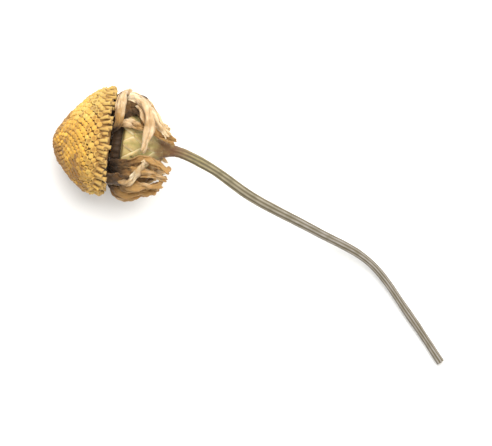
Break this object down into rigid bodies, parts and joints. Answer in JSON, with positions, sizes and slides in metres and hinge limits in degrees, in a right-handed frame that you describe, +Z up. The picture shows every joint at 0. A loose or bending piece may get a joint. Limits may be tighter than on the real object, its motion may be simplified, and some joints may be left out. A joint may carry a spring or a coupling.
{
  "type": "dried chamomile flower",
  "caption": "Dried chamomile flower lying on its side: a cone of packed disc florets, shrivelled ray florets bent back over a cup of bracts, and a long bent stalk.",
  "frame": {"origin": "on the surface that the flower lies on, at the flat spot under the widest part of the disc", "axes": "+Z up; +X from the crown of the disc towards the cut end of the stalk, level; +Y to the side that the stalk bends away from"},
  "size_m": [0.0265, 0.0118, 0.0065],
  "materials": {
    "disc_florets": "matte",
    "ray_florets": "matte",
    "involucre_bracts": "matte",
    "stalk": "matte"
  },
  "bodies": {
    "root": {"disc_florets": "disc_florets", "ray_florets": "ray_florets", "involucre_bracts": "involucre_bracts", "stalk": "stalk"}
  },
  "joints": []
}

- INSTRUCTION: Write out the whole listing exactly.

- SOLUTION FOR THIS TASK:
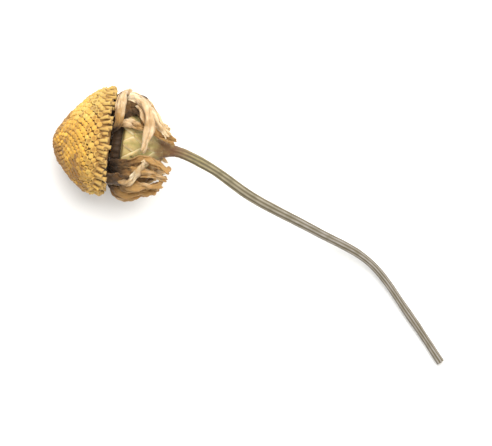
Break this object down into rigid bodies, parts and joints. Answer in JSON, with positions, sizes and slides in metres and hinge limits in degrees, in a right-handed frame that you describe, +Z up. The picture shows every joint at 0. A loose or bending piece may get a joint. Limits may be tighter than on the real object, its motion may be simplified, and some joints may be left out. A joint may carry a spring or a coupling.
{
  "type": "dried chamomile flower",
  "caption": "Dried chamomile flower lying on its side: a cone of packed disc florets, shrivelled ray florets bent back over a cup of bracts, and a long bent stalk.",
  "frame": {"origin": "on the surface that the flower lies on, at the flat spot under the widest part of the disc", "axes": "+Z up; +X from the crown of the disc towards the cut end of the stalk, level; +Y to the side that the stalk bends away from"},
  "size_m": [0.0265, 0.0118, 0.0065],
  "materials": {
    "disc_florets": "matte",
    "ray_florets": "matte",
    "involucre_bracts": "matte",
    "stalk": "matte"
  },
  "bodies": {
    "root": {"disc_florets": "disc_florets", "ray_florets": "ray_florets", "involucre_bracts": "involucre_bracts", "stalk": "stalk"}
  },
  "joints": []
}